Three Instruments in Four Years:

(with Five Software Engineers)

The UCO/Lick Data-Driven Toolkit

S.L. Allen <sla@ucolick.org>, D.A. Clarke <de@ucolick.org>
UCO/Lick Observatory
University of California
Santa Cruz
, CA 95064

A panoply of new software tools has accompanied the rapid instrument construction schedule at UCO/Lick Observatory (PFCAM to Lick in 1997, ESI to Keck in 1999, DEIMOS to Keck in 2000). These Tcl/Tk-based tools maintain and interact with a relational database of instrument characteristics. They assist software design, generate thousands of lines of code, documentation, and configuration files, facilitate motor-control calibration, permit fully-automated remote testing and evaluation of performance, aid user-interface design, produce diagrams, and serve as a communications nexus between software and hardware teams. The toolkit has greatly reduced the amount of effort required from many UCO/Lick technicians, and has set new standards for quality and performance of the resulting instruments. We present here an overview of these tools and their outputs.

In 1996 at ADASS we reported initial results of employing a relational database as an integral component of an instrument development project.

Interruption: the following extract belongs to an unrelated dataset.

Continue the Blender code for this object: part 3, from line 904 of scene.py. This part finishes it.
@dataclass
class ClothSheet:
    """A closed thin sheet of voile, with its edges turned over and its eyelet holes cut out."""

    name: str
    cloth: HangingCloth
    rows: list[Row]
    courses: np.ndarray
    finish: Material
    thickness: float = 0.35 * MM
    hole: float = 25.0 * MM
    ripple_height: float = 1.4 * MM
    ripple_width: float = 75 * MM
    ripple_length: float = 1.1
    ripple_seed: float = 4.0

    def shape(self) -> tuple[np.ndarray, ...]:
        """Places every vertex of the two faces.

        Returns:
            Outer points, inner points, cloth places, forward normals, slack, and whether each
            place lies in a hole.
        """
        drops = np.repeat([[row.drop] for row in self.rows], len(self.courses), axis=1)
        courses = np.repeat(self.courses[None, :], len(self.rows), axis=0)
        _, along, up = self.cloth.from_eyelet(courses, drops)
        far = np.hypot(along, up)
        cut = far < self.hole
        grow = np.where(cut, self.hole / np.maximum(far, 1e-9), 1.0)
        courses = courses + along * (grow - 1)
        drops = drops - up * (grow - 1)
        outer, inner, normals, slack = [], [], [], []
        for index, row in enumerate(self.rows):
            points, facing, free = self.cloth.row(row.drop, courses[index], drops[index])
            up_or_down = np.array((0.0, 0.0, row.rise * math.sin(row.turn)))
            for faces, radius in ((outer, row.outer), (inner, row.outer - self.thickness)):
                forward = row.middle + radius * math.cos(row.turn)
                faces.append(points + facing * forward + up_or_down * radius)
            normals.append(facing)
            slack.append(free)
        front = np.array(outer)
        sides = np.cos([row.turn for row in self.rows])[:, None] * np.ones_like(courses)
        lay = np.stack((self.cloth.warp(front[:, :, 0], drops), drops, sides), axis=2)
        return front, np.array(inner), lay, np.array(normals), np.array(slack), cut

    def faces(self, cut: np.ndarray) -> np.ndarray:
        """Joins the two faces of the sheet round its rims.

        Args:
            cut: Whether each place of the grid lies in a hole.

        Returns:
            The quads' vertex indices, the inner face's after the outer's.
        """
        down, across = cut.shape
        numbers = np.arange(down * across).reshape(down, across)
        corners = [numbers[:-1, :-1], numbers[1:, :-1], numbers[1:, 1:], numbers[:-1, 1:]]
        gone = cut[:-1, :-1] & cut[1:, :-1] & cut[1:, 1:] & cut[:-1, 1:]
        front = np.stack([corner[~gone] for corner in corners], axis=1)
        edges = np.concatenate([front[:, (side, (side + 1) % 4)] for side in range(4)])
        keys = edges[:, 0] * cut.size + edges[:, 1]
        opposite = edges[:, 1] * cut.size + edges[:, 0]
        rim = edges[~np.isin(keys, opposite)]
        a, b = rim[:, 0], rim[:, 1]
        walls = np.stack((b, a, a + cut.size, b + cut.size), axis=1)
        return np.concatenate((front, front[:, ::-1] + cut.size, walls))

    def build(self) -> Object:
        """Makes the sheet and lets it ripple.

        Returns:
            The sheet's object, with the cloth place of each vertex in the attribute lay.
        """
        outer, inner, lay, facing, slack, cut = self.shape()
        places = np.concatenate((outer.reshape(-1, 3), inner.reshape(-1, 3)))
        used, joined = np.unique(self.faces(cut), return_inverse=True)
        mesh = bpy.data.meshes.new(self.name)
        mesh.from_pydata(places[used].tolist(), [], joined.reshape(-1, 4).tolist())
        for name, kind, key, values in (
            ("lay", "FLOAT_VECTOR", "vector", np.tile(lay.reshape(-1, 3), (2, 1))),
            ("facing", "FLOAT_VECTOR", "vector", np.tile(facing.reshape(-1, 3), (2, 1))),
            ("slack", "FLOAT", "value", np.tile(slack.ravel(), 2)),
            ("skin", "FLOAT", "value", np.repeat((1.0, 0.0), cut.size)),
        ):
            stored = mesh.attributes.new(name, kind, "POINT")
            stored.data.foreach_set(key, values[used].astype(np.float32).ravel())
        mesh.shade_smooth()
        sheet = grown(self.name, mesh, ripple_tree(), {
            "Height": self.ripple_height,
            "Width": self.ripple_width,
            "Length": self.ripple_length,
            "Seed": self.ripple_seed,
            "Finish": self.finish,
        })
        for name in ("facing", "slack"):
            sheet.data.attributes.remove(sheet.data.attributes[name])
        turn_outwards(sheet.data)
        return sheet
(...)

The initial software scheme at Keck Observatory had been modelled using FITS keywords as a metaphor for instrument control. UCO/Lick had already delivered the HIRES spectrograph to Keck with a keyword-based control system, but the code contained numerous tedious, repetitive, and fragile sections. Our goal was to reduce the effort required for subsequent instruments, and at the same time to increase their reliability.

As we analyzed the usage of the control system keywords we recognized patterns which led us to enlarge the scope of the effort far beyond the initial FITS-inspired goal. It became possible to model how the smallest bits of information participated in the many data flows inherent in the construction and operation of a large, automated optical instrument. Drawing from linguistics and genetics the work became known as the Memes Project.